> Data extract
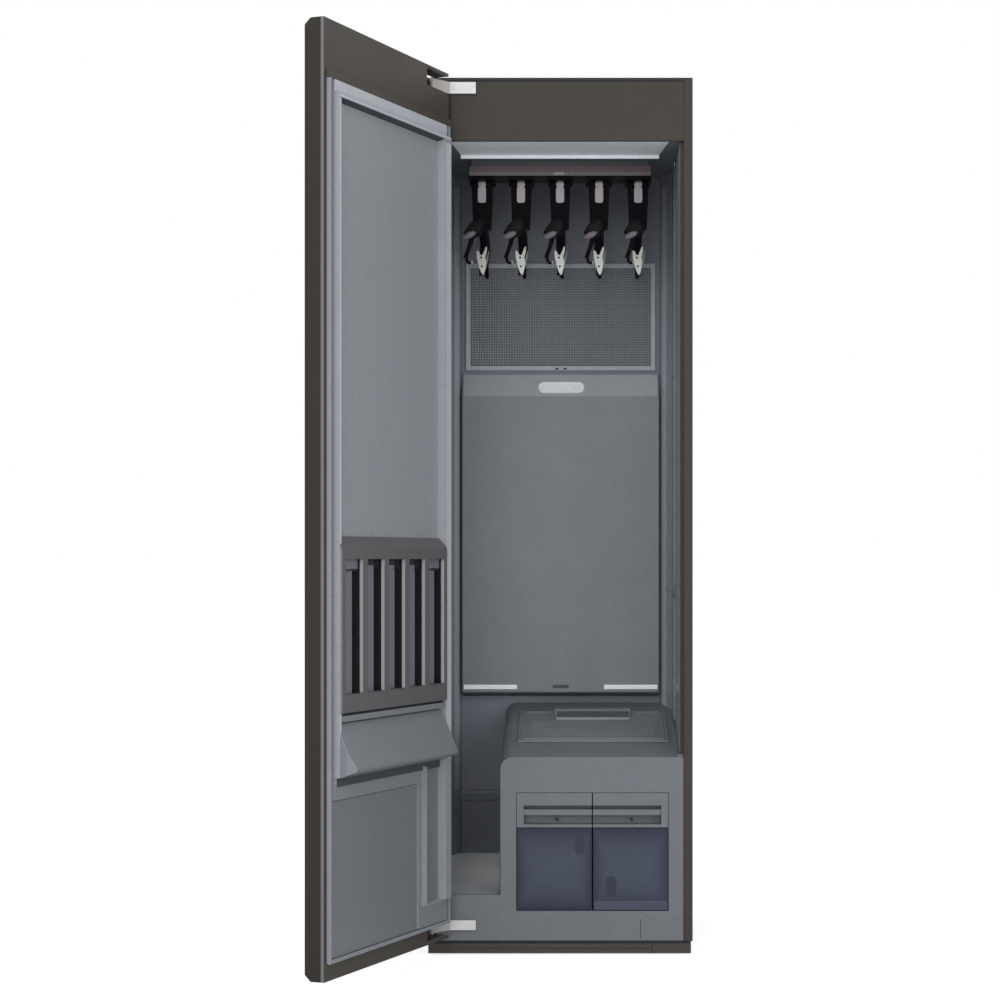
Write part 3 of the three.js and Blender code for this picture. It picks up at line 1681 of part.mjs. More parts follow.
// The origin is on the floor under the middle of the space that the cabinet and its open door take up.
const cabinet = buildCabinet();
const extent = new THREE.Box3().setFromObject(cabinet, true);
const centre = extent.getCenter(new THREE.Vector3());
cabinet.position.set(-centre.x, -centre.y, -extent.min.z);
const group = new THREE.Group();
group.add(cabinet);

export default group;
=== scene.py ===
"""Dressed model of an open clothes care steam cabinet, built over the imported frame.

Sizes are in millimetres in the cabinet's own frame: X 0 at its middle, Y 0 at its front plane, Z 0 at the floor.
The door's pieces are drawn in its shut position in the same frame, and its matrix swings them open.
"""

import json
import logging
import math
from dataclasses import dataclass
from enum import Enum
from typing import Any, Iterable, Sequence

import bmesh
import bpy
from mathutils import Matrix, Vector

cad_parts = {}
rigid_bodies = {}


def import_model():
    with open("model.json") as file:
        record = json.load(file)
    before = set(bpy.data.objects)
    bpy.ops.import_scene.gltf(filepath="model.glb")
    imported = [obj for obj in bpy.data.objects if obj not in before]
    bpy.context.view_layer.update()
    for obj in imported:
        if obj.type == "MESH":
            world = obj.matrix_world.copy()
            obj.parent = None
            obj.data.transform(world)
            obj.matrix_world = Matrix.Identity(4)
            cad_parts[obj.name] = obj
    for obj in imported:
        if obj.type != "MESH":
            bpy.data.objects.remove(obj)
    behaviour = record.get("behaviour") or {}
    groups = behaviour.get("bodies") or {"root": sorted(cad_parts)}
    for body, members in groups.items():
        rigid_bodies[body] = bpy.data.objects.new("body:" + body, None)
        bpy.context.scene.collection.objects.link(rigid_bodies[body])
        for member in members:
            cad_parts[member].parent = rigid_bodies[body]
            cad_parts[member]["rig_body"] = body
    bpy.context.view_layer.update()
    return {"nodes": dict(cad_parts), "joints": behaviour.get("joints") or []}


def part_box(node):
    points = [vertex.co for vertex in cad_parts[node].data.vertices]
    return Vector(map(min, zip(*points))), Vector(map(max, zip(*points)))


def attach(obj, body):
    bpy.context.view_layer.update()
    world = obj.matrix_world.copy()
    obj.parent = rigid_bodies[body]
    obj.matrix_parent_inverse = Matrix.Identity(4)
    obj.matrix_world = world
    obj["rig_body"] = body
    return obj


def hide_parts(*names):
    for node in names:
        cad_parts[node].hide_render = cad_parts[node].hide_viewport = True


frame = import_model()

LOG = logging.getLogger("steam_cabinet")
MM = 0.001
MERGE = 2e-5
MERGE_MM = 0.002
FLAT = math.radians(0.8)
SHARP = math.radians(38)
ROUNDED_FROM = 30.0
COMB_PITCH = 4.4
PIT_SCALE = 420.0
SPECK_SCALE = 1800.0
BUMP_STRENGTH = 0.7
TONE_SPAN = (0.45, 1.05)
TONE_SHARES = (0.94, 1.06)
EDGE_COLOUR = (30, 32, 46)
EDGE_POWERS = ((0, 5.0), (2, 2.6))
TUBE_STEPS = 8
SOCKET_LOBES = 6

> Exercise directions
Give back the listing exactly, please, from its first line to the line containing "the imported frame.", inclusive, and nothing past that line.

> Answer to the task
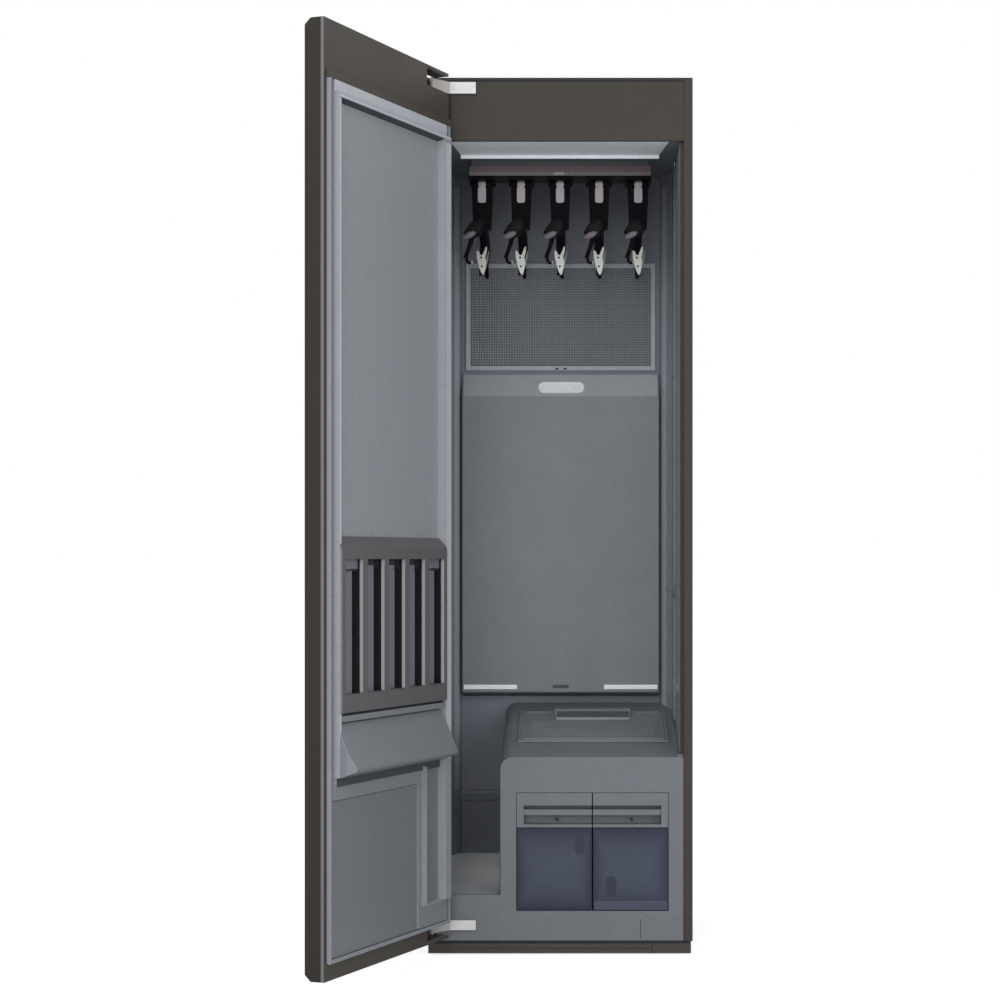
Write part 3 of the three.js and Blender code for this picture. It picks up at line 1681 of part.mjs. More parts follow.
// The origin is on the floor under the middle of the space that the cabinet and its open door take up.
const cabinet = buildCabinet();
const extent = new THREE.Box3().setFromObject(cabinet, true);
const centre = extent.getCenter(new THREE.Vector3());
cabinet.position.set(-centre.x, -centre.y, -extent.min.z);
const group = new THREE.Group();
group.add(cabinet);

export default group;
=== scene.py ===
"""Dressed model of an open clothes care steam cabinet, built over the imported frame.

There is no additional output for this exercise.